I think I'm pretty eclectic but I'm not a food explorer as some people are; I've got a friend who looks at a Chinese menu for the most extreme thing he can eat. It's almost like I'm a Celebrity Get me Out of Here! I won't eat the more outlandish and challenging things. I can eat a certain amount of offal. I sometimes order liver and I don't recoil from kidneys, but I can't eat tripe. I once went to an Italian restaurant, misread the menu and ending up ordering mule which I suppose is like horse meat. I ate lungs in an Italian restaurant by mistake too. There are still horse butchers in our town in France, but I can't quite bring myself to eat it. I'll have a taste of anything; I don't like eating snails but I have eaten snails. I like raw fish, I like sushi and sashimi - I'm almost addicted to it - but I don't want to get too far down the raw road. I now know what I like, so I don't stray too far from the familiar.

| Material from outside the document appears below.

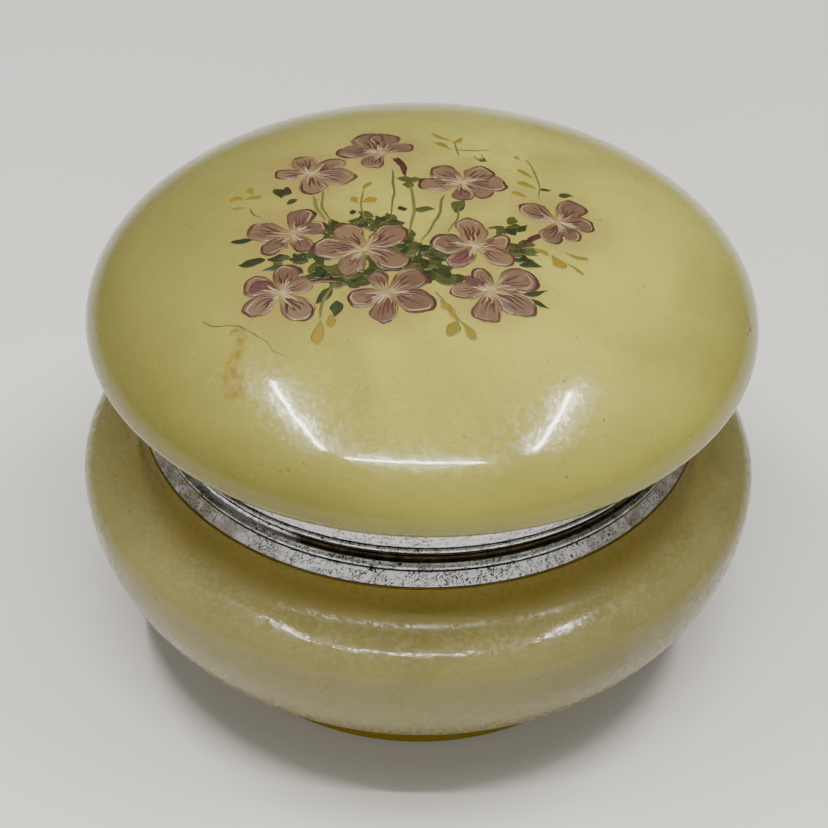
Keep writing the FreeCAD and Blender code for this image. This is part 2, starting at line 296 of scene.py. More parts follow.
# %% A recipe for alabaster
def alabaster(name, light, deep, vein, cloud_turn, polish):
    """Cloudy stone between two tints, with veins and specks of a third, its colour and its gloss."""
    stone = Finish(
        name,
        Subsurface_Weight=0.3,
        Subsurface_Radius=(1.0, 0.85, 0.35),
        Subsurface_Scale=2.5 * mm,
        Coat_Weight=polish,
        Coat_Roughness=0.06,
        Specular_IOR_Level=0.3,
    )
    turned = stone.place(scale=(1, 1, 1.6), turn=cloud_turn)
    clouds = stone.noise(34 * mm, turned, detail=5, distortion=0.6).between(0.35, 0.68)
    mottle = stone.noise(6 * mm, turned, detail=6, roughness=0.65)
    wander = stone.noise(28 * mm, turned, detail=7, roughness=0.62, distortion=1.2)
    veins = 1 - abs(wander - 0.5).between(0.0, 0.016)
    patches = stone.noise(50 * mm, turned, detail=2).between(0.5, 0.66)
    specks = 1 - stone.cells(3 * mm).between(0.05, 0.11)
    rare = stone.noise(9 * mm).between(0.50, 0.58)
    dust = stone.noise(0.6 * mm, detail=2).between(0.60, 0.72)

    colour = stone.mix(clouds * 0.7 + mottle * 0.4, light, deep)
    colour = stone.mix(veins * patches * 0.18, colour, vein)
    colour = stone.mix(specks * rare * 0.7, colour, vein)
    colour = stone.mix(dust * 0.30, colour, vein)
    frost = stone.noise(1 * mm, detail=3, roughness=0.6).between(0.50, 0.58) * (1 - polish) ** 2
    gloss = 0.04 + polish * 0.14 + mottle * 0.10 + frost * 0.35
    grain = stone.height(stone.noise(0.8 * mm, detail=2), 0.03 * mm * (1 - polish))
    turning = stone.height(stone.noise(12 * mm, turned, detail=3), 0.25 * mm, grain)
    pits = stone.height(1 - specks * rare, 0.08 * mm, turning)
    stone.feed(Normal=pits)
    return stone, colour, gloss


def axis(finish, letter):
    """How far along X, Y or Z each point is, in metres."""
    return finish.node("SeparateXYZ", {}, {0: finish.node("TexCoord", output="Object")}, letter)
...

I always say the same sort of people for my fantasy dinner party. William Shakespeare, Anton Chekhov, possibly Percy Bysshe Shelley, because I spent years studying him at university. Then I'd mix it up with Elizabeth Bishop - an American poet who I really like - Louise Brooks or Ava Gardner, Dorothy Parker. Any number of people would be interesting, but I think we might have a bit of fun with that lot. Shouldn't have more than 8, I think for a dinner party. There are lots of people I'd be curious about, writers I admire like Graham Greene or Evelyn Waugh though I don't think they'd be very fun dinner party companions. You're wanting either your curiosity satisfied or some sort of entertainment. They're all mainly writers or actors, funnily enough. A lot of our friends are actors, probably more actor friends than writer friends. One of the reasons I write films and television and now plays, is because you get to hang out with actors and they're very entertaining. I wouldn't necessarily want to be married to one but I do like their company. They're usually very smart and very articulate, so I really relish my actor friendships because they're stimulating. I'd rather go into a room full of actors than a room full of novelists, that's for sure!